I assume you have put me on ignore already, I don't care either. Likely you will not want to hear this either.

You have a broken heart... and I am sorry for that but really - you were there for the breaking. You have to take some responsibility for how you feel now.

You had a TWO month relationship/dating phase and after that whilst you swore lifelong love and allegiance she went off to do her own thing for well....a really long time and now forever..

Each of you had a choice's and needless to say you don't like hers but she is still thoroughly entitled to date and live however she wants to and with whomever she wants to. As for her re-establishing a relationship with her ex.. that is also her prerogative. You have to stop thinking like her 'keeper' - you are not and being a 'keeper' is unhealthy and exhausting.

At least now you know where you stand!

If you thought as much about your own health, happiness and loved yourself as much as you proclaim to love her - you would be one fantastic human being. Why not start doing that?
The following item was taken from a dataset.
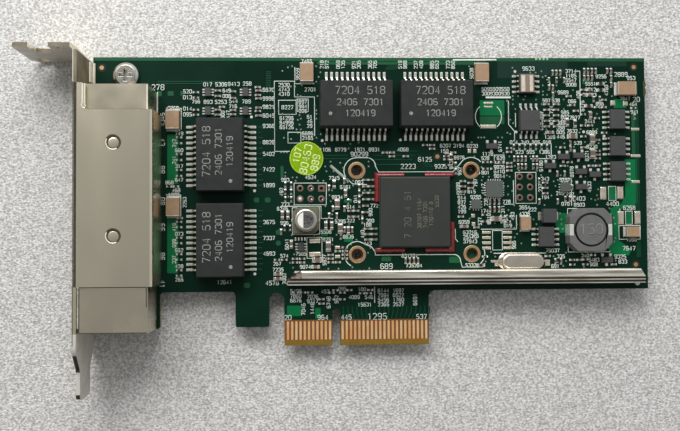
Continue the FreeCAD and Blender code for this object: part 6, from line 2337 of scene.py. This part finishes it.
# --- studio --------------------------------------------------------------------------------
@dataclass
class Studio:
    """Floor, light and camera."""

    card: CardFrame
    camera_place: Triple = (-8.04, 23.16, 223.0)
    camera_aim: tuple[float, float] = (1.05, 30.9)
    camera_lean: float = 0.0065
    camera_lens: float = 49.42
    floor_size: float = 1600.0
    floor_depth: float = 5.0
    floor_gap: float = 0.2
    horizon: float = 0.8
    zenith: float = 0.34
    near_share: float = 0.08
    far_share: float = 1.92
    key_power: float = 2.2
    key_size: Point = (0.45, 0.22)
    key_place: Triple = (-100.0, 360.0, 340.0)
    key_aim: Triple = (10.0, 30.0, 0.0)
    sky_colour: str = "#f4f5f6"
    sensor_width: float = 36.0

    def build(self) -> None:
        """Makes the floor, the lights and the camera."""
        self.floor()
        self.light()
        self.camera()
        bpy.context.scene.view_settings.view_transform = "Standard"

    def floor(self) -> None:
        """Lays the sheet under the card's lowest point."""
        low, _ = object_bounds()
        level = low.z / MM - self.floor_gap
        half = self.floor_size / 2
        sketch = Sketch()
        sketch.block((-half, -half, level - self.floor_depth), (half, half, level))
        sheet = bpy.data.objects.new("foam_floor", sketch.mesh("foam_floor"))
        sheet.data.materials.append(FOAM_FLOOR.material())
        bpy.context.scene.collection.objects.link(sheet)
        sheet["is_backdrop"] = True

    def light(self) -> None:
        """Adds a sky that is darker overhead and in front, and one soft lamp beyond the edge."""
        world = bpy.data.worlds.new("soft_sky")
        bpy.context.scene.world = world
        world.use_nodes = True
        tree = world.node_tree
        tree.nodes.clear()
        direction = add_node(tree, "ShaderNodeTexCoord").outputs["Generated"]
        part = add_node(tree, "ShaderNodeSeparateXYZ", {"Vector": direction}).outputs
        level = remap(tree, part["Z"], (0.0, 1.0), (self.horizon, self.zenith))
        side = remap(tree, part["Y"], (-1.0, 1.0), (self.near_share, self.far_share))
        strength = calculate(tree, "MULTIPLY", level, side)
        sky = add_node(tree, "ShaderNodeBackground",
                       {"Color": linear(self.sky_colour), "Strength": strength})
        add_node(tree, "ShaderNodeOutputWorld", {"Surface": sky.outputs["Background"]})
        lamp = bpy.data.lights.new("soft_window", "AREA")
        lamp.shape = "RECTANGLE"
        lamp.size, lamp.size_y = self.key_size
        lamp.energy = self.key_power
        window = bpy.data.objects.new("soft_window", lamp)
        bpy.context.scene.collection.objects.link(window)
        window.location = Vector(self.key_place) * MM
        aim = Vector(self.key_aim) * MM
        window.rotation_euler = (aim - window.location).to_track_quat("-Z", "Y").to_euler()

    def camera(self) -> None:
        """Sets the camera almost straight above the board."""
        data = bpy.data.cameras.new("overhead_camera")
        data.sensor_width = self.sensor_width
        data.lens = self.camera_lens
        data.clip_start, data.clip_end = 0.01, 10
        camera = bpy.data.objects.new("overhead_camera", data)
        bpy.context.scene.collection.objects.link(camera)
        x, y, above = self.camera_place
        place = Vector((x, y, self.card.top + above))
        aim = Vector((*self.camera_aim, self.card.top))
        back = (place - aim).normalized()
        right = Vector((self.camera_lean, 1, 0)).cross(back).normalized()
        up = back.cross(right)
        turn = Matrix((right, up, back)).transposed()
        camera.matrix_world = Matrix.Translation(place * MM) @ turn.to_4x4()
        bpy.context.scene.camera = camera


def write_sizes(before: tuple[Vector, Vector], after: tuple[Vector, Vector]) -> None:
    """Puts the CAD box and the dressed card's box, in metres, in a dict that is not written
    anywhere.
    """
    sizes = {"cad": [list(corner) for corner in before],
             "visual": [list(corner) for corner in after]}


def main() -> None:
    """Builds every sub-assembly in order."""
    logging.basicConfig(level=logging.INFO, format="%(message)s")
    card = CardFrame()
    layout = Layout(card)
    board = Board(card, layout)
    board.build()
    Legend(card, layout, board.heatsink_holes()).build()
    EdgeContacts(card).build()
    BracketAssembly(card).build()
    NetworkJack(card).build()
    rows = (("7204 518", 3.0, 1.75), ("2406 7301", 0.2, 1.45), ("120419", -2.4, 1.4))
    for number in range(1, 5):
        if number < 3:
            marks = [(text, -off, 0.6, height, Turn.UP) for text, off, height in rows]
            dot = (2.6, -6.3, 0.42)
        else:
            marks = [(text, 0.8, off, height, Turn.ALONG) for text, off, height in rows]
            dot = (-6.2, -2.5, 0.42)
        MouldedPackage(card, f"transformer_body_{number}", f"lan_transformer_{number}",
                       f"lan_transformer_leads_{number}", TRANSFORMER_EPOXY, "transformer_epoxy",
                       edge_radius=0.22, mark_width=0.2, marks=marks, dot=dot).build()
    small = {"shoulder": 0.18, "foot": 0.5, "bend": 0.12, "solder_beyond": 0.3}
    for name, node, leads in (("flash_body", "flash_memory", "flash_memory_leads"),
                              ("labelled_body", "labelled_memory", "labelled_memory_leads"),
                              ("switch_bodies", "power_switches", "power_switch_leads"),
                              ("regulator_body", "regulator", "regulator_leads")):
        MouldedPackage(card, name, node, leads, CHIP_EPOXY, "mould_compound",
                       row=dict(small)).build()
    Controller(card).build()
    TallParts(card).build()
    SmallParts(card).build()
    for node, kind in (("large_capacitors", ChipKind.LARGE_CAPACITOR),
                       ("wide_capacitors", ChipKind.LARGE_CAPACITOR),
                       ("medium_capacitors", ChipKind.CAPACITOR),
                       ("small_capacitors", ChipKind.CAPACITOR),
                       ("tiny_capacitors", ChipKind.CAPACITOR),
                       ("small_resistors", ChipKind.RESISTOR),
                       ("tiny_resistors", ChipKind.RESISTOR)):
        ChipSet(card, node, kind, node).build()
    SolderSide(card, board.header_holes()).build()
    DenseGround(card, layout).build()
    Studio(card).build()
    write_sizes(card.whole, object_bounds())


if __name__ == "__main__":
    main()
She may have been a bit shabby around the edges with returning belongings but I think you could have retrieved them at any time and it was in fact you who chose not to make positive steps to get them. Possibly you wanted to have a plausible reason to see her again?

Ask one of your mutual friends to go pick them up for you and be done with it.
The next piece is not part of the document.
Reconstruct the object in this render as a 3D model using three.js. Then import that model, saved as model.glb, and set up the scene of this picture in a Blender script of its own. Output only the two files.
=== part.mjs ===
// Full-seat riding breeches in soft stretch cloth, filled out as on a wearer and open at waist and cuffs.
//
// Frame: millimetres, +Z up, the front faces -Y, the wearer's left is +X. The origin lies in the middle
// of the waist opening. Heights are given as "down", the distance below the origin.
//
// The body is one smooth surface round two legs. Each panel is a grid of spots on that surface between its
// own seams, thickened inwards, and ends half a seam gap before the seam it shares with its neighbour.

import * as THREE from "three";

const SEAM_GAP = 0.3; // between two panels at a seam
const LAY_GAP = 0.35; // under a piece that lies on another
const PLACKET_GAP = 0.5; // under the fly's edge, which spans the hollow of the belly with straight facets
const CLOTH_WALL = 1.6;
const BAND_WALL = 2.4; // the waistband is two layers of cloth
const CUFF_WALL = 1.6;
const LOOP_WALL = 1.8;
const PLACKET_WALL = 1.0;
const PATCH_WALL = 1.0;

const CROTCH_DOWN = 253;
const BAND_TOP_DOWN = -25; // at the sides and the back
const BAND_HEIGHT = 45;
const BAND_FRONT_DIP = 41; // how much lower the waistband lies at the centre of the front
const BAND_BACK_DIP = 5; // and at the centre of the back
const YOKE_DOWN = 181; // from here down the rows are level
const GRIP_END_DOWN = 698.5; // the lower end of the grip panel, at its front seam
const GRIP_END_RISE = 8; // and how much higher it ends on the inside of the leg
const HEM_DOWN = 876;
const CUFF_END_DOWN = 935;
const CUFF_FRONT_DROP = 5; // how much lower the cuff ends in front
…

@solemn93 we've all been there and probably had at least as much or worse done too. Time to invest in yourself and get on with your life, be successful and happy with yourself rather than some unsubstantiated illusion.
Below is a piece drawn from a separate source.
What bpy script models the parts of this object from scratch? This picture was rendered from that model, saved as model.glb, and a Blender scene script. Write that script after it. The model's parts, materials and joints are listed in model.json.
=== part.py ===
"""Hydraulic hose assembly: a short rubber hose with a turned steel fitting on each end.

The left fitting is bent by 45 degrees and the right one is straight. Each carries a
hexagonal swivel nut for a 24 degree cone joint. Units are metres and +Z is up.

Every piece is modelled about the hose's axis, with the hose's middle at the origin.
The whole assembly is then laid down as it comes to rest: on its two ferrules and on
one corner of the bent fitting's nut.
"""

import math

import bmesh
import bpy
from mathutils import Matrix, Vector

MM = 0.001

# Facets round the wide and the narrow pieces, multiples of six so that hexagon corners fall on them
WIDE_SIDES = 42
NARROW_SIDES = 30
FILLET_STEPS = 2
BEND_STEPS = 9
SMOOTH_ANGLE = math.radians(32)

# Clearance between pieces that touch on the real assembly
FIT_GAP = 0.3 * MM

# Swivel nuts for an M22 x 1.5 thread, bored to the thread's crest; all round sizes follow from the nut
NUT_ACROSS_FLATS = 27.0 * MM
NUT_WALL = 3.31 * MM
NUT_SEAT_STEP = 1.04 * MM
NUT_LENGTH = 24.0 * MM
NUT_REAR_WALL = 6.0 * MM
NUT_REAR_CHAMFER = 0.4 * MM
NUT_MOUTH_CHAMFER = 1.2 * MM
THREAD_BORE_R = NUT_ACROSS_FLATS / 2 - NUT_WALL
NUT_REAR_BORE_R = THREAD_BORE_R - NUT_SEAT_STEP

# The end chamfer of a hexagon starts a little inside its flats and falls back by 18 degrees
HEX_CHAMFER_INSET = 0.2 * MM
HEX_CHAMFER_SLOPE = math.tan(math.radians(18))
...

I always think success and heaps of it is a great remedy for the heart! :)
 
@Neverthesame
Adults are honest and up front. Adults don't ghost. Adults don't refuse to return someone's possessions so that they can be a fallback option. Not only that, but she cheated as well.
Every one that knows us irl agrees that it's sh*tty behavior. That shes childish. They convinced ME of this, I wanted to defend her. You don't know us, you're a stranger on the internet and I'll be putting you on ignore too.
People with PTSD do this stuff all the time. Its part of the risk of having a relationship with someone with PTSD.
And people who are just asshats do this stuff all the time. Because it is who they are.
Shes been very clear with you on what she needs to be happy. Your choice is to live with it or leave.
You need to make the choice that is best for you --without blaming her for your decision.
 
She would never have said anything if my friend hadn't demanded she step up and talk to me like am adult

You don't actually know this. It could well be true, but you can't know for sure what her intentions were. You also can't know for sure how she defines "moving on". Nor do you know why she wasn't returning your things. I am not saying that to say that her behavior is ok. I understand that it is painful when a relationship doesn't work out. You are focusing a lot on her thoughts, life and motivations and that can keep you from working on your own feelings and life. At the very least, it can be a a road to frustration because you can't control her or truly know what she's thinking which means she's going to continually do things that aren't what you expect, want or feel should happen.

I know it's hard, more relationships don't work out than do. Very few of us end up with the first person we are with. In terms of relationships, two months isn't long. You tried, it didn't work. You know that she's currently with her ex and is choosing to not be with you. So now you get to take what learning you can from that relationship and move onto whatever is next in your life.
 
Adults are honest and up front. Adults don't ghost. Adults don't refuse to return someone's possessions so that they can be a fallback option.
Bullshit, dude. Adults do that all the time. You aren't special.
Not only that, but she cheated as well.
I hardly call that cheating as you never made any sort of commitment to each other. Your obsession is not her problem.

Work on yourself. Leave her the f*ck alone.
 
Adults are honest and up front. Adults don't ghost. Adults don't refuse to return someone's possessions so that they can be a fallback option. Not only that, but she cheated as well.

How long have you been an adult?

I’m not trying to be rude, but adults do a lot of shitty behavior.

Over time you’ll discover that there really is no magic long between childhood and adulthood, like most of us are lead to believe.

The truth? The truth is that most of us are just bumbling around trying to find our place in this world, and along the way we do a lot of shitty things.

We don’t turn 18 and magically have it all figured out.

I understand that you’re mad, but I think you’re expecting something more along the lines of perfection once someone crosses the age 18 line.